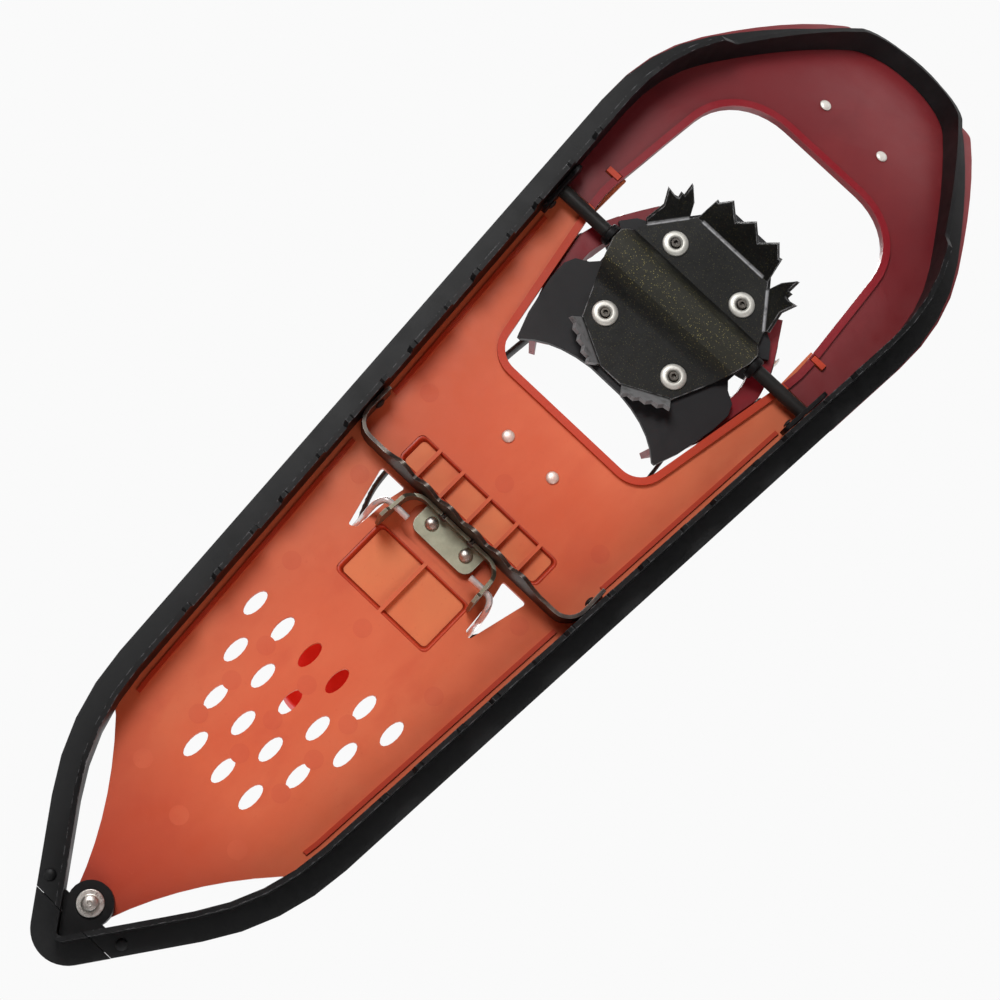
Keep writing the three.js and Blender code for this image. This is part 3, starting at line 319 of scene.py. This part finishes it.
FINISHES = {
    "frame_rail": (BLACK_COAT, 0.00045), "axle_bracket_left": (BLACK_COAT, 0.0004),
    "axle_bracket_right": (BLACK_COAT, 0.0004), "toe_deck": (MAROON, 0.0005), "rear_deck": (ORANGE, 0.0004),
    "tail_cap": (BLACK, 0.0006), "axle_collar_left": (BLACK, 0.0004), "axle_collar_right": (BLACK, 0.0004),
    "crossbar_crampon": (ZINC_DARK, 0.0003), "heel_crampon": (ZINC, 0.0003), "toe_crampon": (CRAMPON, 0.0004),
    "footplate": (DARK, 0.0005), "cradle_left": (CRIMSON, 0.0006), "cradle_right": (CRIMSON, 0.0006),
    "buckle_frame": (BLACK, 0.0006), "buckle_lever": (CRIMSON, 0.0006), "toe_slider": (BLACK, 0.0005),
}
for node_name, (finish, width) in FINISHES.items():
    dress(node_name, finish, width)


# ---------------------------------------------------------------- mesh helpers
def add(name, mesh, material, body, smooth=True):
    o = bpy.data.objects.new(name, mesh)
    bpy.context.scene.collection.objects.link(o)
    mesh.materials.append(material)
    for face in mesh.polygons:
        face.use_smooth = smooth
    if body:
        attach(o, body)
    return o


def round_edges(o, width=0.0002, segments=2, angle=35):
    soft = o.modifiers.new("soft_edges", "BEVEL")
    soft.width = width
    soft.segments = segments
    soft.limit_method = "ANGLE"
    soft.angle_limit = math.radians(angle)
    soft.harden_normals = True
    return o


def turned(name, profile, material, body, place, axis=(0, 0, 1), count=48, sides=None):
    """A turned piece: profile is (radius, height) in mm from one end of the axis to the other.
    sides gives, for a ring index, a polygon count that flattens that ring into a driver socket."""
    bm = bmesh.new()
    rings = []
    for i, (radius, height) in enumerate(profile):
        if radius == 0:
            rings.append([bm.verts.new((0, 0, height * MM))])
            continue
        ring = []
        flats = (sides or {}).get(i)
        for k in range(count):
            a = 2 * math.pi * k / count
            r = radius
            if flats:
                step = 2 * math.pi / flats
                r = radius * math.cos(step / 2) / math.cos((a % step) - step / 2)
            ring.append(bm.verts.new((r * math.cos(a) * MM, r * math.sin(a) * MM, height * MM)))
        rings.append(ring)
    for a, b in zip(rings, rings[1:]):
        for k in range(count):
            j = (k + 1) % count
            if len(a) == 1:
                bm.faces.new((a[0], b[j], b[k]))
            elif len(b) == 1:
                bm.faces.new((a[k], a[j], b[0]))
            else:
                bm.faces.new((a[k], a[j], b[j], b[k]))
    bmesh.ops.recalc_face_normals(bm, faces=bm.faces[:])
    turn = Vector(axis).normalized().to_track_quat("Z", "Y").to_matrix().to_4x4()
    bm.transform(Matrix.Translation(place) @ turn)
    mesh = bpy.data.meshes.new(name)
    bm.to_mesh(mesh)
    bm.free()
    return round_edges(add(name, mesh, material, body, True), 0.00012, 2, 30)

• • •

EXERCISE GOAL:
Repeat the data above, word for word.

ANSWER TO THE PROBLEM:
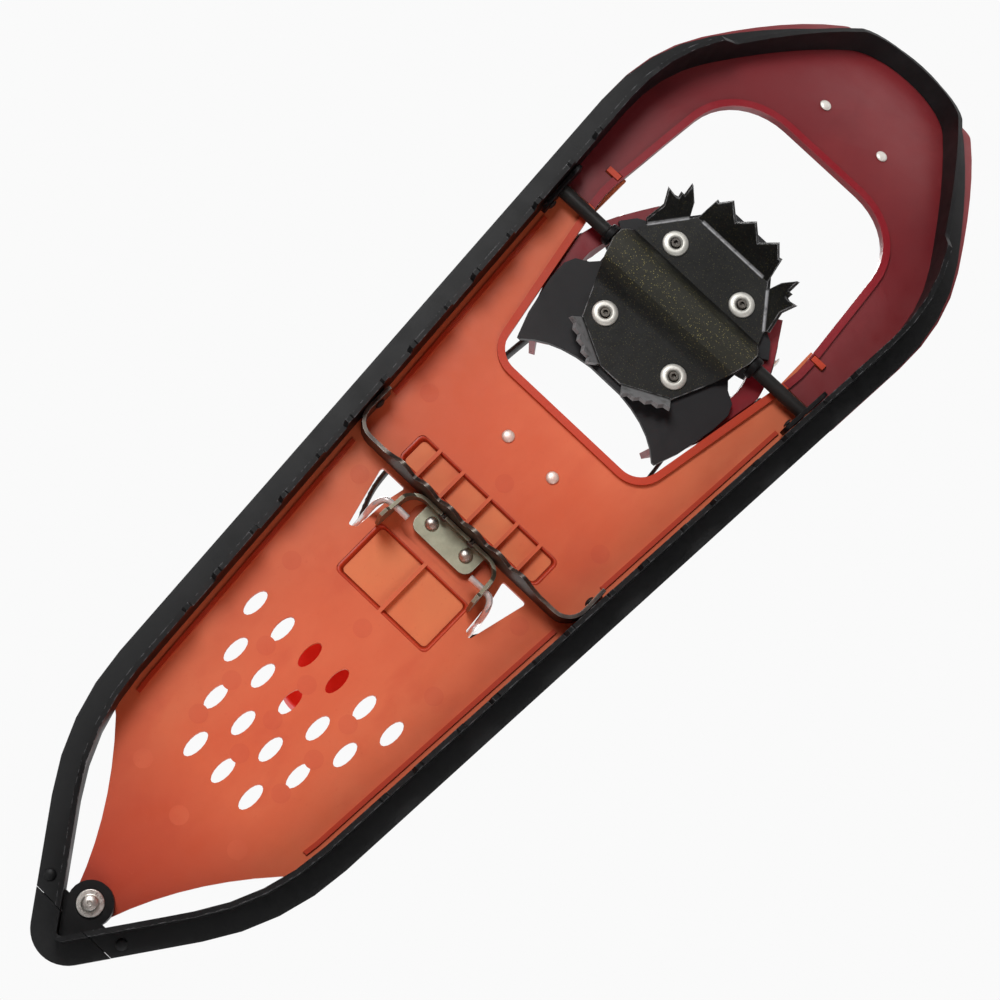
Keep writing the three.js and Blender code for this image. This is part 3, starting at line 319 of scene.py. This part finishes it.
FINISHES = {
    "frame_rail": (BLACK_COAT, 0.00045), "axle_bracket_left": (BLACK_COAT, 0.0004),
    "axle_bracket_right": (BLACK_COAT, 0.0004), "toe_deck": (MAROON, 0.0005), "rear_deck": (ORANGE, 0.0004),
    "tail_cap": (BLACK, 0.0006), "axle_collar_left": (BLACK, 0.0004), "axle_collar_right": (BLACK, 0.0004),
    "crossbar_crampon": (ZINC_DARK, 0.0003), "heel_crampon": (ZINC, 0.0003), "toe_crampon": (CRAMPON, 0.0004),
    "footplate": (DARK, 0.0005), "cradle_left": (CRIMSON, 0.0006), "cradle_right": (CRIMSON, 0.0006),
    "buckle_frame": (BLACK, 0.0006), "buckle_lever": (CRIMSON, 0.0006), "toe_slider": (BLACK, 0.0005),
}
for node_name, (finish, width) in FINISHES.items():
    dress(node_name, finish, width)


# ---------------------------------------------------------------- mesh helpers
def add(name, mesh, material, body, smooth=True):
    o = bpy.data.objects.new(name, mesh)
    bpy.context.scene.collection.objects.link(o)
    mesh.materials.append(material)
    for face in mesh.polygons:
        face.use_smooth = smooth
    if body:
        attach(o, body)
    return o


def round_edges(o, width=0.0002, segments=2, angle=35):
    soft = o.modifiers.new("soft_edges", "BEVEL")
    soft.width = width
    soft.segments = segments
    soft.limit_method = "ANGLE"
    soft.angle_limit = math.radians(angle)
    soft.harden_normals = True
    return o


def turned(name, profile, material, body, place, axis=(0, 0, 1), count=48, sides=None):
    """A turned piece: profile is (radius, height) in mm from one end of the axis to the other.
    sides gives, for a ring index, a polygon count that flattens that ring into a driver socket."""
    bm = bmesh.new()
    rings = []
    for i, (radius, height) in enumerate(profile):
        if radius == 0:
            rings.append([bm.verts.new((0, 0, height * MM))])
            continue
        ring = []
        flats = (sides or {}).get(i)
        for k in range(count):
            a = 2 * math.pi * k / count
            r = radius
            if flats:
                step = 2 * math.pi / flats
                r = radius * math.cos(step / 2) / math.cos((a % step) - step / 2)
            ring.append(bm.verts.new((r * math.cos(a) * MM, r * math.sin(a) * MM, height * MM)))
        rings.append(ring)
    for a, b in zip(rings, rings[1:]):
        for k in range(count):
            j = (k + 1) % count
            if len(a) == 1:
                bm.faces.new((a[0], b[j], b[k]))
            elif len(b) == 1:
                bm.faces.new((a[k], a[j], b[0]))
            else:
                bm.faces.new((a[k], a[j], b[j], b[k]))
    bmesh.ops.recalc_face_normals(bm, faces=bm.faces[:])
    turn = Vector(axis).normalized().to_track_quat("Z", "Y").to_matrix().to_4x4()
    bm.transform(Matrix.Translation(place) @ turn)
    mesh = bpy.data.meshes.new(name)
    bm.to_mesh(mesh)
    bm.free()
    return round_edges(add(name, mesh, material, body, True), 0.00012, 2, 30)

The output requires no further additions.